Cloud Disaster Recovery Testing: Step-by-Step Guide

Cloud Disaster Recovery Testing: Step-by-Step Guide

Learn essential steps for effective cloud disaster recovery testing to safeguard your business from disruptions and ensure quick recovery.

Cloud disaster recovery testing ensures your business can recover quickly from disruptions, like outages or cyberattacks, by verifying that your recovery plans work effectively. Here’s what you need to know:

  • Why It Matters: 44% of businesses experience major outages, and 93% without a recovery plan fail within a year. Testing prevents data loss, ensures faster recovery, and keeps operations running smoothly.
  • Key Steps:
    1. Set Recovery Goals: Define how much downtime (RTO) and data loss (RPO) your business can tolerate.
    2. Check Systems: Review IT infrastructure, backups, and security settings.
    3. Create a Test Plan: Simulate real-world failures, like natural disasters or cyberattacks, to test recovery processes.
    4. Run Tests: Monitor recovery times, validate data integrity, and ensure systems function as expected.
    5. Analyze and Improve: Identify gaps, fix issues, and update your disaster recovery plan.

Pro Tip: Regular testing (quarterly or annually) and automation can save time, reduce costs, and improve readiness for unexpected events.

For expert help, companies like Computer Mechanics Perth offer managed IT services to enhance your disaster recovery strategy.

How to Test Disaster Recovery in Windows & Azure (Step-by-Step)

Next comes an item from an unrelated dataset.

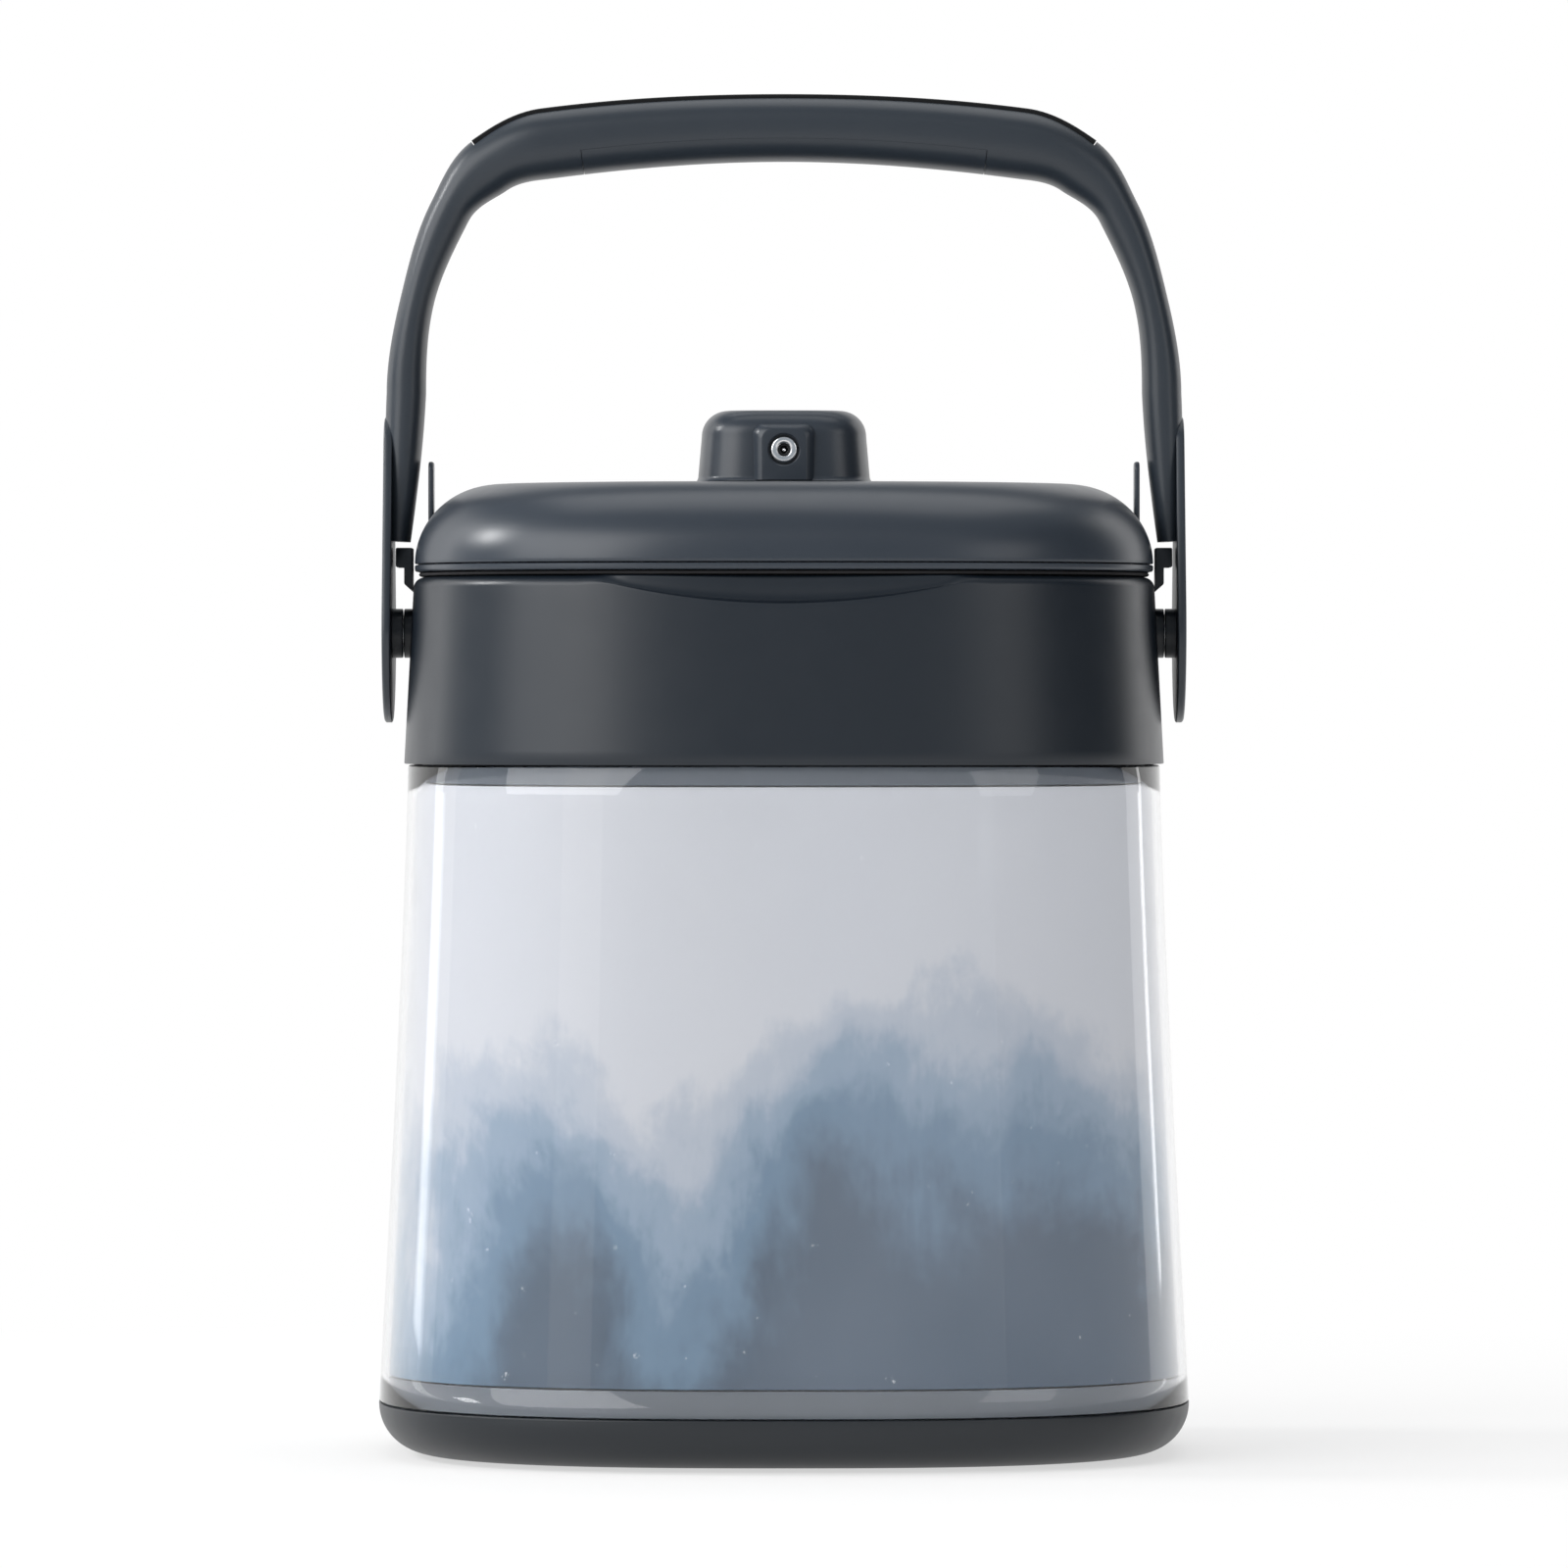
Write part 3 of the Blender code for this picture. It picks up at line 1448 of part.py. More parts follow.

Preparing for Cloud Disaster Recovery Testing

Getting ready for disaster recovery testing is all about preparation. It’s the step where you set recovery goals, evaluate your systems, and create a detailed test plan. This groundwork is critical to uncovering vulnerabilities and ensuring your tests run smoothly.

Setting Recovery Objectives

Recovery objectives are the benchmarks that determine how much downtime and data loss your business can handle. Two critical metrics come into play here: Recovery Time Objective (RTO) and Recovery Point Objective (RPO).

  • RTO: The maximum time your business can afford to be offline during a disruption.
  • RPO: The maximum amount of data your organization can lose without significant impact.

Different systems often require different recovery targets based on their importance. For example, critical Tier 1 applications might need a 15-minute RTO and a 5-minute RPO, while less urgent Tier 3 systems could allow for a 24-hour RTO and a 4-hour RPO. To establish these objectives, involve business leaders and prioritize systems based on their role in daily operations.

A Gartner survey highlights a concerning trend: only 35% of small and medium-sized businesses have fully developed disaster recovery plans with defined RPOs. Similarly, the Disaster Recovery Preparedness Council reported in 2022 that nearly 80% of businesses faced data loss or infrastructure failures in the past year [3].

Checking System and Infrastructure

Before testing, you need a clear picture of your current cloud environment. Review your IT infrastructure thoroughly, using resources like network diagrams, system configurations, software licenses, and vendor contact lists. This documentation will be crucial when troubleshooting during a test.

Start with a baseline assessment to understand your normal operations. Catalog all IT assets, mission-critical data, and processes. Pay special attention to eliminating redundant data to save storage and processing power. Your backup strategy is equally important – adopt methods like the 3-2-1 rule (three copies of your data, two stored on different media, and one off-site) or the 3-2-2 strategy (which adds an extra off-site copy in an immutable cloud backup archive). Regularly verify your backups to ensure they’re intact and review your network and security settings to confirm they meet your recovery goals.

Building a Test Plan

A solid test plan is your roadmap for disaster recovery testing. It organizes the process and ensures no critical areas are overlooked. Start by defining the scope of the test and setting measurable goals, such as restoring a customer database within 30 minutes or achieving full functionality in 2 hours. Select a testing method that suits your needs, whether it’s a paper-based exercise, a simulated disaster, or a full failover test. Make sure the testing environment closely resembles your production setup.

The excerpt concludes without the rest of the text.